En cas de rejet, "vous remarquez tout à coup l'odeur d'égout, vous sentez les excréments et vous pouvez en voir, ainsi que d'autres choses jetées par les gens dans les toilettes", détaille-t-il. Il y a la couleur aussi, "brunâtre".
Par très fortes pluies, les compagnies des eaux peuvent procéder à ces déversements afin d'éviter l'engorgement d'un réseau d'égout datant souvent de l'époque victorienne et donc des remontées vers les bâtiments.
Selon SAS, qui milite pour des eaux propres, les compagnies des eaux ont signalé plus de 5.500 rejets sur l'année achevée fin septembre, soit une hausse de 87,6% en un an.
'association, qui a développé une application pour alerter nageurs et surfeurs, relève que de plus en plus de rejets interviennent lors d'"épisodes de pluie normaux", et non des précipitations exceptionnelles. Elle estime aussi le chiffre largement sous-estimé car il ne concerne que les eaux côtières.
Ces rejets sont utilisés comme "un moyen régulier de rejeter des eaux usées", soutient Hugo Tagholm, directeur de SAS, à l'AFP.
- Otites à répétition -
Les cours d'eau ne sont pas épargnés. Selon l'Agence de l'environnement, seulement 14% des rivières anglaises étaient considérées comme satisfaisantes d'un point de vue écologique en 2020.
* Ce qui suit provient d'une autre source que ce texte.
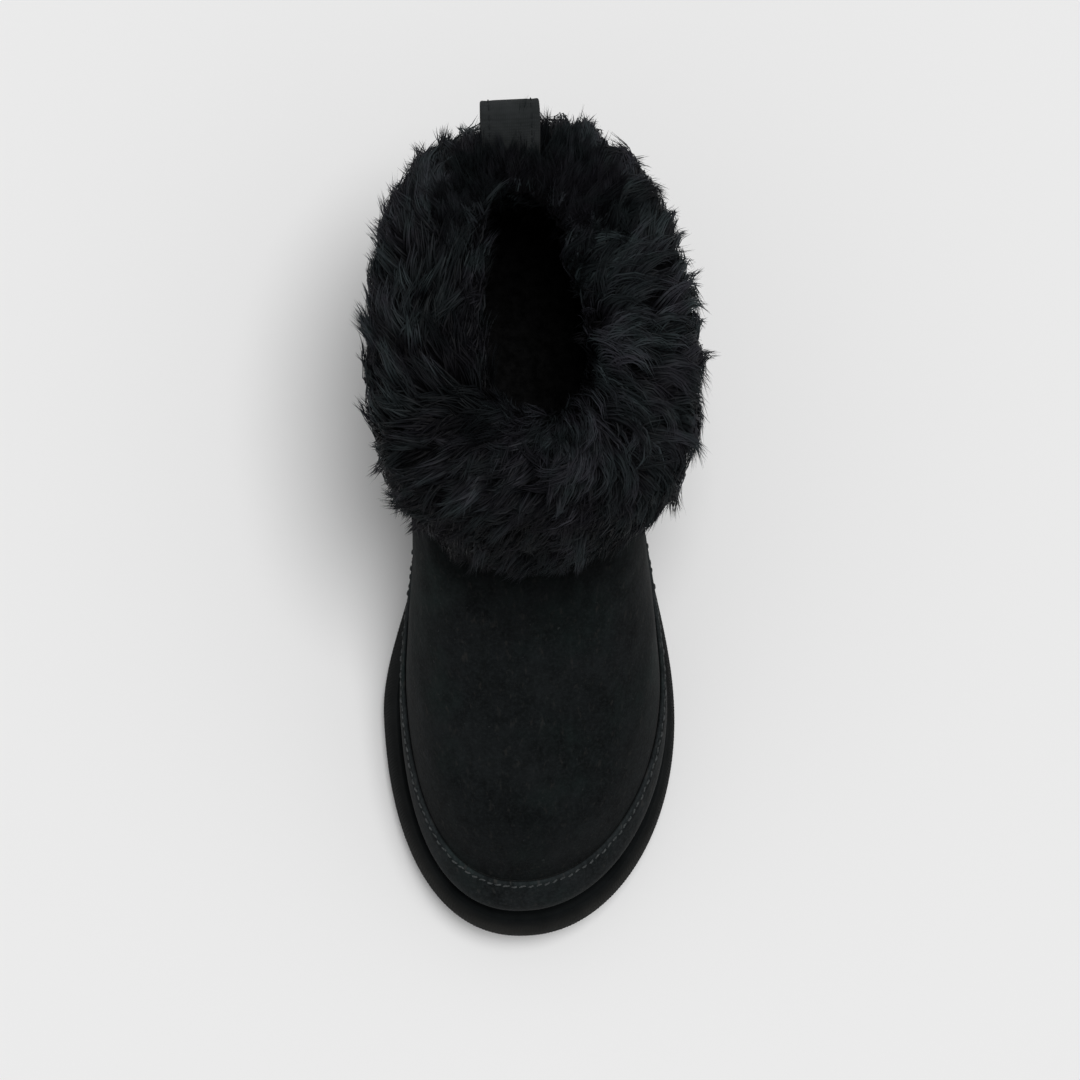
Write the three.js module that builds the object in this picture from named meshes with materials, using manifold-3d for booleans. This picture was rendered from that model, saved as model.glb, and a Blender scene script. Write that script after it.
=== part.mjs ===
// Sheepskin ankle boot, left foot, standing empty on its sole.
// Millimetres, +Z up. The toe points to -Y and the outer side of the foot to +X.
// Everything is drawn about the middle of the sole; the last lines move the whole
// boot so that its origin is the middle of the underside of its bounding box.
import * as THREE from 'three';
import { mergeVertices } from 'three/addons/utils/BufferGeometryUtils.js';
import Module from 'manifold-3d';

const wasm = await Module();
wasm.setup();

// ---------------------------------------------------------------- driving sizes
const GAP = 0.3;                 // between pieces that touch
const AROUND = 64;               // facets round every outline
const SOLE_FRONT = -132.5;       // tip of the sole
const SOLE_BACK = 134;           // back of the heel
const HEEL_THICK = 31;           // sole under the heel
const BALL_THICK = 24;           // sole under the ball
const THICK_FROM = -20;          // where the heel starts to rise
const THICK_TO = 92;             // where it has risen
const SPRING = 9;                // lift of the toe
const SPRING_FROM = -68;         // where the toe starts to lift
const ARCH_LIFT = 2.2;           // hollow under the waist
const ARCH_MIDDLE = 22;
const ARCH_HALF = 34;
const WALL = 7;                  // skin 1.5 and the pile pressed flat behind it
const GUARD_THICK = 1.6;         // suede band round the foot of the upper
const GUARD_TOP = 0.2;           // its top edge, a line of the upper's own height scale
const CUFF_FOOT = 0.75;          // lower edge of the fur cuff on the same scale
const INSOLE_THICK = 6;
const TREAD_DEPTH = 3;
const TAB_WIDTH = 18.4;
const TAB_X = -2.4;              // its middle, a little to the inner side
const TAB_THICK = 1.6;

// Outline of the sole at its widest level: half widths to the inner (M) and outer (L)
// side of the foot at three stations, then a superellipse to the toe and to the heel.
const SOLE_OUTLINE = {
  yFront: SOLE_FRONT, yBack: SOLE_BACK, toeX: -4, heelX: -2,
  foreM: 49.8, foreL: 51, midM: 33, midL: 41.6, rearM: 39.5, rearL: 35.5,
  toeCap: 0.29, heelCap: 0.165, toeRoundM: 2.2, toeRoundL: 2.1, heelRound: 2.2,
  foreAt: 0.29, midAt: 0.555, rearAt: 0.86,
};

// Sections of the upper from the sole (t = 0) to the collar (t = 1). Each section is a
// nearly level slice from a point on the front profile to a point on the back profile.
// yF zF yB zB: those two points.  toeX heelX: their side shift.
// fore mid rear, M and L: half widths at three stations.  toeCap heelCap: round ends.
const UPPER_COLUMNS = [
  't', 'yF', 'zF', 'yB', 'zB', 'toeX', 'heelX',
  'foreM', 'foreL', 'midM', 'midL', 'rearM', 'rearL', 'toeCap', 'heelCap',
];
const UPPER_ROWS = [
  [0.00, -120.5, 29.9, 126.0, 31.3, -5, -2.0, 41.9, 44.2, 27.5, 36.2, 33.5, 30.5, 0.28, 0.15],
  [0.10, -119.6, 38.4, 127.8, 40.0, -5, -2.0, 42.3, 44.4, 30.8, 37.4, 35.4, 32.4, 0.28, 0.16],
  [0.20, -110.9, 46.0, 128.4, 48.8, -5, -2.0, 42.2, 44.0, 34.2, 38.0, 36.2, 33.4, 0.29, 0.17],
  [0.35, -97.0, 58.5, 127.6, 62.0, -4, -2.0, 40.4, 42.0, 36.2, 38.0, 36.4, 34.0, 0.35, 0.20],
  [0.50, -71.0, 70.5, 125.4, 76.0, -2, -2.0, 37.8, 39.8, 36.8, 38.4, 36.0, 35.0, 0.40, 0.25],
  [0.62, -38.0, 83.5, 123.0, 88.0, 0, -1.8, 36.0, 38.8, 36.6, 39.2, 35.8, 36.2, 0.43, 0.31],
  [0.75, -3.0, 98.5, 121.6, 101.0, 1, -1.6, 35.6, 39.4, 36.6, 40.4, 35.6, 37.6, 0.46, 0.37],
  [0.87, 9.0, 116.0, 122.2, 119.0, 2, -1.5, 35.8, 41.0, 36.8, 41.8, 35.8, 39.0, 0.48, 0.42],
  [1.00, 16.5, 136.0, 124.0, 139.0, 2, -1.5, 36.2, 42.2, 37.2, 43.0, 36.2, 40.4, 0.50, 0.46],
];
const UPPER_ROUND = { toeRoundM: 2.25, toeRoundL: 2.1, heelRound: 2.15 };
const UPPER_STATIONS = { foreAt: 0.27, midAt: 0.56, rearAt: 0.88 };
const DIP_GONE = 0.35;           // above this t a section no longer follows the sole's top
const OUTER_STEPS = [
  0, 0.05, 0.1, 0.15, 0.2, 0.27, 0.35, 0.42, 0.5, 0.56, 0.62, 0.685, 0.75, 0.81, 0.87, 0.935, 1,
];
const INNER_STEPS = [1, 0.935, 0.87, 0.75, 0.62, 0.5, 0.35, 0.2, 0.1, 0];

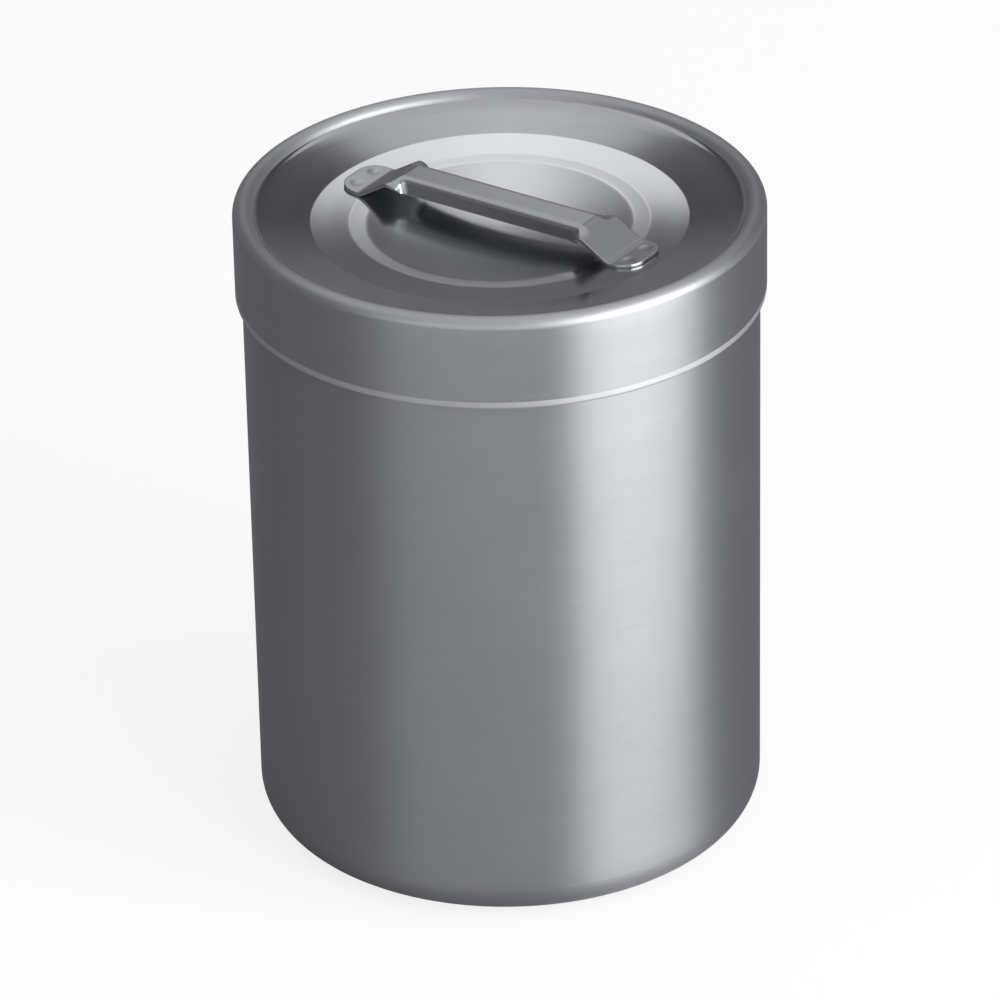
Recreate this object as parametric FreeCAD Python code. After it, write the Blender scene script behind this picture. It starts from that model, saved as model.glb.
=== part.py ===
import FreeCAD, Part

import math
import os

from FreeCAD import Vector

# Covered dressing jar in sheet metal, millimetres, +Z up.
# The origin is the centre of the base, on the surface that the jar stands on.
# The handle on the cover runs along X.

# Jar body
jar_height = 162.5
jar_radius = 61.9
jar_sheet = 0.7
base_corner_radius = 9.1
standing_ring_width = 5.8
base_panel_rise = 1.2
base_panel_slope_run = 3.0
base_panel_bend = 3.0
mouth_hem_height = 4.0
hem_gap = 0.1

# Cover: depths are measured down from the top of the crest to the sheet's upper face, the land's
# at its inner edge, and the well's down from its own edge, inside the flat ring round it
cover_sheet = 0.6
cover_clearance = 0.3
seat_clearance = 0.3
skirt_length = 22.9
skirt_hem_height = 3.2
crest_radius = 2.4
lip_angle = 60.0
lip_depth = 2.2
lip_bend = 2.5
dish_width = 13.4
land_depth = 5.5
land_slope_angle = 5.0
land_bend = 5.0
land_width = 9.4
ring_width = 4.0
ring_slope_angle = 1.5
ring_bend = 15.0
well_depth = 1.9
well_edge_run = 1.5

# Strap handle: one strip, folded and bent
strap_sheet = 0.8
strap_width = 15.0
flange_height = 4.3
flange_bend = 1.2
strap_rise = 5.7
leg_run = 9.4
foot_length = 7.0
foot_margin = 2.9
foot_weld_gap = 0.1
leg_bend = 2.5
foot_corner_radius = 5.2
flange_run_out = 5.5
run_out_sections = 12

# Sizes that follow: the jar
base_panel_radius = jar_radius - base_corner_radius - standing_ring_width - base_panel_slope_run

# Sizes that follow: the cover, with radii and heights on the mid line of its sheet
cover_radius = jar_radius + cover_clearance + 2 * cover_sheet + hem_gap
cover_wall_radius = cover_radius - cover_sheet / 2
crest_top = jar_height + seat_clearance + cover_sheet
crest_bend = crest_radius - cover_sheet / 2
lip_slope = math.radians(lip_angle)
lip_start_radius = cover_wall_radius - crest_bend - crest_bend * math.tan(lip_slope / 2)
lip_end_radius = lip_start_radius - lip_depth / math.tan(lip_slope)
land_outer_radius = lip_end_radius - dish_width
land_inner_radius = land_outer_radius - land_width
land_slope = math.radians(land_slope_angle)
land_rise = land_width * math.tan(land_slope)
land_outer_top = crest_top - land_depth + land_rise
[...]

Le Dr Christian Dunn, du département de sci
ences naturelles de l'université galloise de Bangor, parle d'une "potion mortelle" combinant eaux usées, pollution agricole et industrielle, susceptible d'exterminer toute vie aquatique.
Les nageurs font les frais aussi de la présence d'agents pathogènes. Par une grise matinée de décembre, Susan Moate ne renonce pas à sa plongée quotidienne dans l'eau froide et opaque de la rivière Ouse, qui coule à Lewes.
Plus question pour cette professeur de violon de 38 ans d'immerger sa tête, après des otites à répétition. Normal, lui a dit le médecin, quand on nage "dans de l'eau sale".
Même constat à Whitstable, station balnéaire sur l'estuaire de la Tamise, avec ses huîtres... et l'usine de traitement des eaux Southern Water. "Beaucoup d'habitants nous disent qu'ils ont été malades, ou que leur chien l'a été", explique à l'AFP Elane Heffernan, du groupe SOS Whitstable.
L'entreprise de traitement des eaux a été condamnée en juillet à une amende record de 90 millions de livres (106 millions d'euros) après avoir reconnu près de 7.000 rejets illégaux dans la mer et des rivières entre 2010 et 2015.
Ces divers déversements ont duré "61.704 heures au total, l'équivalent de plus de sept ans", a souligné l'Agence de l'environnement. Certains habitants vont jusqu'à boycotter le paiement de leurs factures d'eau --avec le soutien du chanteur Bob Geldof.
"Nous savons que notre performance doit s'améliorer", concède Southern Water dans un communiqué, disant consacrer "2 milliards de livres pour réduire les incidents polluants de 80% d'ici 2025".
En novembre, l'Agence de l'environnement et le régulateur du secteur ont annoncé enquêter après que certaines entreprises ont admis des rejets non autorisés.
Sous forte pression de l'opinion, le gouvernement a fini par inclure dans sa nouvelle loi post-Brexit sur l'environnement, l'obligation pour les compagnies des eaux de réduire "significativement" les rejets des déversoirs d'orage.
Sans attendre ce projet et avant la mise en service en 2025 d'un nouveau système d'égouts, la City de Londres, responsable des questions sanitaires pour le port de la capitale, a appelé mercredi l'Etat à renforcer ses contrôles sur les déversements dans la Tamise.
Pour Hugo Tagholm, il faut aller plus loin et les contraindre à investir bien davantage dans leurs infrastructures, avec l'objectif de zéro rejet dans les eaux de baignade d'ici 2030.
Car depuis la privatisation du traitement de l'eau en 1989, juge-t-il, ces entreprises privilégient "les profits plutôt que les gens ou la planète".
Selon une analyse du Financial Times, les investissements dans les infrastructures pour les eaux usées ont chuté de près de 20% depuis les privatisations.